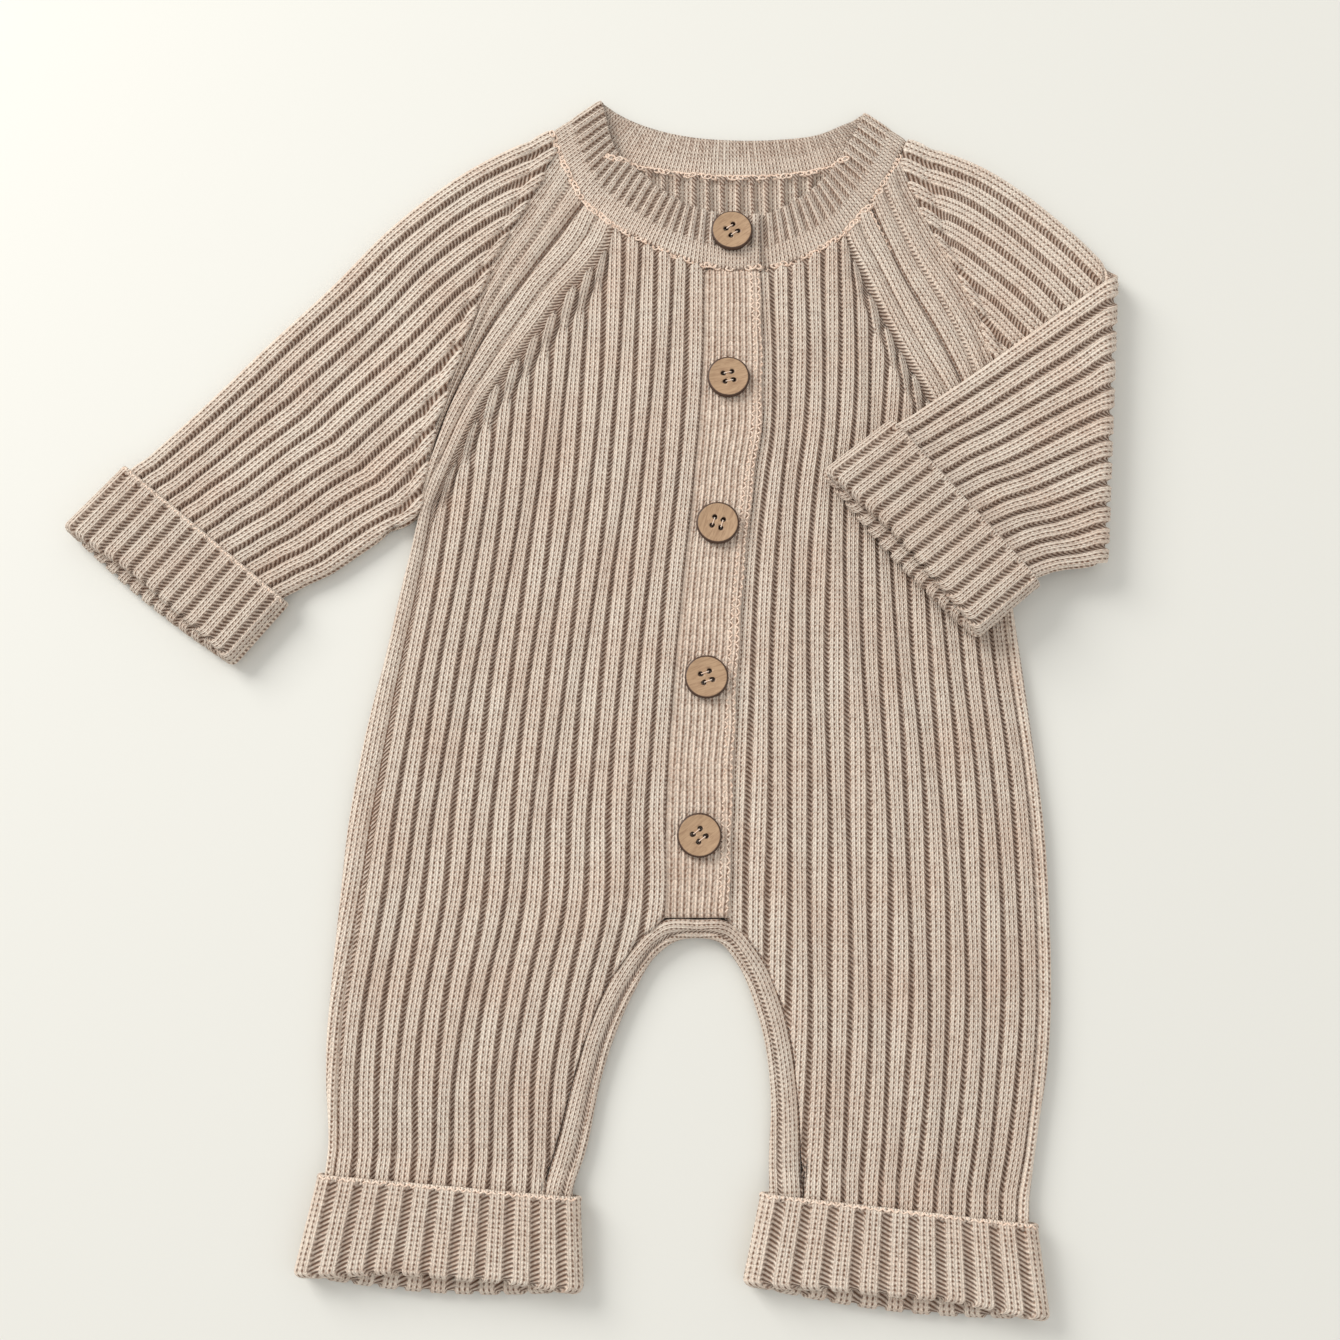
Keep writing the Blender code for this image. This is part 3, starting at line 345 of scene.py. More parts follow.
def addGrid(sheet, base, relief, uv, depth, purl, outward, closed=False, warp=None, lining=3):
    # One closed shell: the outer face of a grid with its relief, an inner face and the rims between.
    # The inner face takes every row and column when lining is 1, else fewer, lying under the lowest relief.
    rows, cols = base.shape[:2]
    across = np.gradient(base, axis=1)
    if closed:
        across[:, 0] = across[:, -1] = (base[:, 1] - base[:, -2]) / 2
    along = np.gradient(base, axis=0)
    normal = np.cross(across, along)
    size = np.linalg.norm(normal, axis=2, keepdims=True)
    normal = normal / np.maximum(size, 1e-9)
    sheet["area"] += float(size.sum())
    if outward == "ring":
        sign = np.sign((normal * (base - base.mean(axis=1, keepdims=True))).sum())
    else:
        sign = np.sign(normal[..., 2].mean() * outward)
    normal = normal * sign
    outer = base + normal * relief[..., None]
    inner = outer - normal * cloth["wall"]
    if lining > 1:
        inner = base + normal * (lowest(relief, lining) - cloth["thinnest"])[..., None]
    rowPick = np.unique(np.append(np.arange(0, rows, lining), rows - 1))
    colPick = np.unique(np.append(np.arange(0, cols, lining), cols - 1))
    inner = inner[rowPick][:, colPick]
    if warp:
        outer, inner = warp(outer), warp(inner)
    live = cols - closed
    liveIn = len(colPick) - closed
    start = sheet["count"]
    startIn = start + rows * live
    sheet["verts"] += [outer[:, :live].reshape(-1, 3), inner[:, :liveIn].reshape(-1, 3)]
    sheet["count"] = startIn + len(rowPick) * liveIn

    def outside(row, col):
        return np.stack((start + row * live + col % live, row * cols + col), axis=-1)

    def within(j, i):
        return np.stack((startIn + j * liveIn + i % liveIn, rowPick[j] * cols + colPick[i]), axis=-1)

    def quads(count, other, corner, order):
        cells = np.meshgrid(np.arange(count - 1), np.arange(other - 1), indexing="ij")
        j, i = (v.ravel() for v in cells)
        corners = [corner(j, i), corner(j, i + 1), corner(j + 1, i + 1), corner(j + 1, i)]
        return list(np.stack([corners[k] for k in order], axis=1))

    polygons = quads(rows, cols, outside, (0, 1, 2, 3))
    polygons += quads(len(rowPick), len(colPick), within, (0, 3, 2, 1))
    for k in range(len(colPick) - 1):
        run = np.arange(colPick[k], colPick[k + 1] + 1)
        for row, pick, back in ((0, 0, True), (rows - 1, len(rowPick) - 1, False)):
            rim = np.vstack((outside(np.full_like(run, row), run),
                             within(pick, k + 1)[None], within(pick, k)[None]))
            polygons.append(rim[::-1] if back else rim)
    for k in range(0 if closed else len(rowPick) - 1):
        run = np.arange(rowPick[k], rowPick[k + 1] + 1)
        for col, pick, back in ((0, 0, False), (cols - 1, len(colPick) - 1, True)):
            rim = np.vstack((outside(run, np.full_like(run, col)),
                             within(k + 1, pick)[None], within(k, pick)[None]))
            polygons.append(rim[::-1] if back else rim)
    if sign < 0:
        polygons = [polygon[::-1] for polygon in polygons]
    sheet["faces"] += [polygon[:, 0].tolist() for polygon in polygons]
    spots = np.concatenate(polygons)[:, 1]
    # depth goes to Tone's x, where the knit paints shade into the grooves; purl goes to Tone's y
    tone = np.stack([np.broadcast_to(value, base.shape[:2]) for value in (depth, purl)], axis=-1)
    sheet["uv"].append(uv.reshape(-1, 2)[spots])
    sheet["tone"].append(tone.reshape(-1, 2)[spots])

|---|

(Goal): Your task is to return the full listing exactly as it was given.

(Exercise answer):
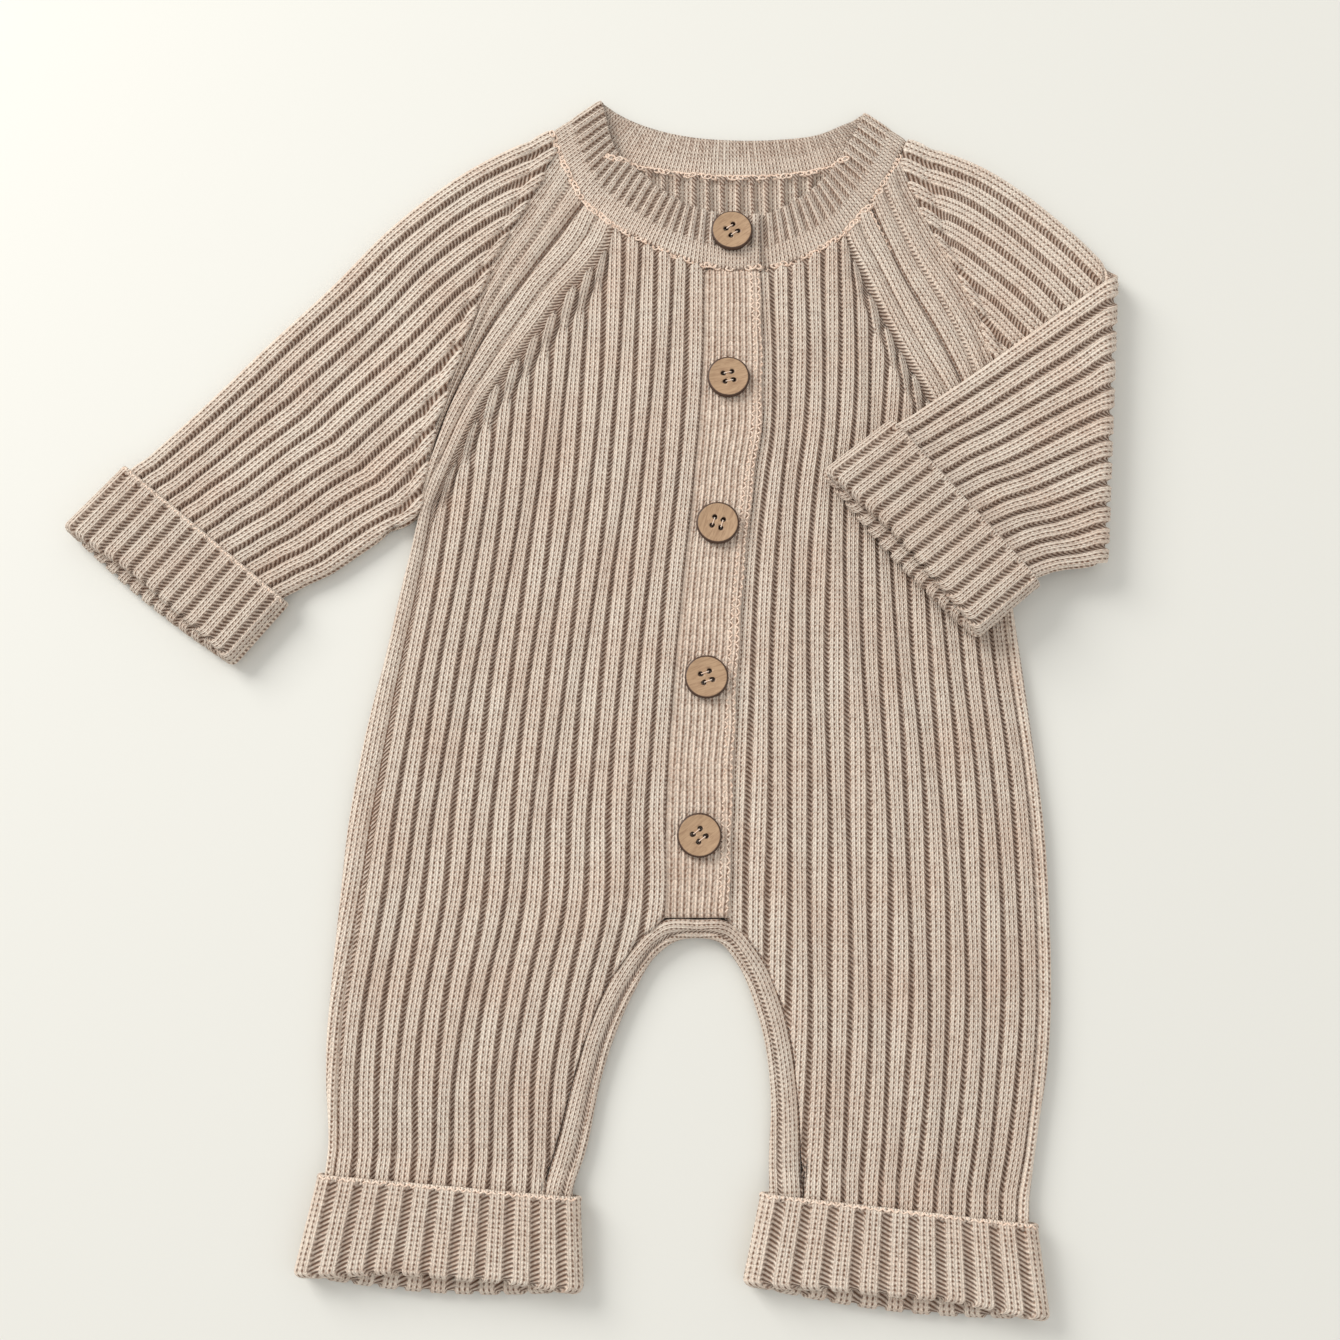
Keep writing the Blender code for this image. This is part 3, starting at line 345 of scene.py. More parts follow.
def addGrid(sheet, base, relief, uv, depth, purl, outward, closed=False, warp=None, lining=3):
    # One closed shell: the outer face of a grid with its relief, an inner face and the rims between.
    # The inner face takes every row and column when lining is 1, else fewer, lying under the lowest relief.
    rows, cols = base.shape[:2]
    across = np.gradient(base, axis=1)
    if closed:
        across[:, 0] = across[:, -1] = (base[:, 1] - base[:, -2]) / 2
    along = np.gradient(base, axis=0)
    normal = np.cross(across, along)
    size = np.linalg.norm(normal, axis=2, keepdims=True)
    normal = normal / np.maximum(size, 1e-9)
    sheet["area"] += float(size.sum())
    if outward == "ring":
        sign = np.sign((normal * (base - base.mean(axis=1, keepdims=True))).sum())
    else:
        sign = np.sign(normal[..., 2].mean() * outward)
    normal = normal * sign
    outer = base + normal * relief[..., None]
    inner = outer - normal * cloth["wall"]
    if lining > 1:
        inner = base + normal * (lowest(relief, lining) - cloth["thinnest"])[..., None]
    rowPick = np.unique(np.append(np.arange(0, rows, lining), rows - 1))
    colPick = np.unique(np.append(np.arange(0, cols, lining), cols - 1))
    inner = inner[rowPick][:, colPick]
    if warp:
        outer, inner = warp(outer), warp(inner)
    live = cols - closed
    liveIn = len(colPick) - closed
    start = sheet["count"]
    startIn = start + rows * live
    sheet["verts"] += [outer[:, :live].reshape(-1, 3), inner[:, :liveIn].reshape(-1, 3)]
    sheet["count"] = startIn + len(rowPick) * liveIn

    def outside(row, col):
        return np.stack((start + row * live + col % live, row * cols + col), axis=-1)

    def within(j, i):
        return np.stack((startIn + j * liveIn + i % liveIn, rowPick[j] * cols + colPick[i]), axis=-1)

    def quads(count, other, corner, order):
        cells = np.meshgrid(np.arange(count - 1), np.arange(other - 1), indexing="ij")
        j, i = (v.ravel() for v in cells)
        corners = [corner(j, i), corner(j, i + 1), corner(j + 1, i + 1), corner(j + 1, i)]
        return list(np.stack([corners[k] for k in order], axis=1))

    polygons = quads(rows, cols, outside, (0, 1, 2, 3))
    polygons += quads(len(rowPick), len(colPick), within, (0, 3, 2, 1))
    for k in range(len(colPick) - 1):
        run = np.arange(colPick[k], colPick[k + 1] + 1)
        for row, pick, back in ((0, 0, True), (rows - 1, len(rowPick) - 1, False)):
            rim = np.vstack((outside(np.full_like(run, row), run),
                             within(pick, k + 1)[None], within(pick, k)[None]))
            polygons.append(rim[::-1] if back else rim)
    for k in range(0 if closed else len(rowPick) - 1):
        run = np.arange(rowPick[k], rowPick[k + 1] + 1)
        for col, pick, back in ((0, 0, False), (cols - 1, len(colPick) - 1, True)):
            rim = np.vstack((outside(run, np.full_like(run, col)),
                             within(k + 1, pick)[None], within(k, pick)[None]))
            polygons.append(rim[::-1] if back else rim)
    if sign < 0:
        polygons = [polygon[::-1] for polygon in polygons]
    sheet["faces"] += [polygon[:, 0].tolist() for polygon in polygons]
    spots = np.concatenate(polygons)[:, 1]
    # depth goes to Tone's x, where the knit paints shade into the grooves; purl goes to Tone's y
    tone = np.stack([np.broadcast_to(value, base.shape[:2]) for value in (depth, purl)], axis=-1)
    sheet["uv"].append(uv.reshape(-1, 2)[spots])
    sheet["tone"].append(tone.reshape(-1, 2)[spots])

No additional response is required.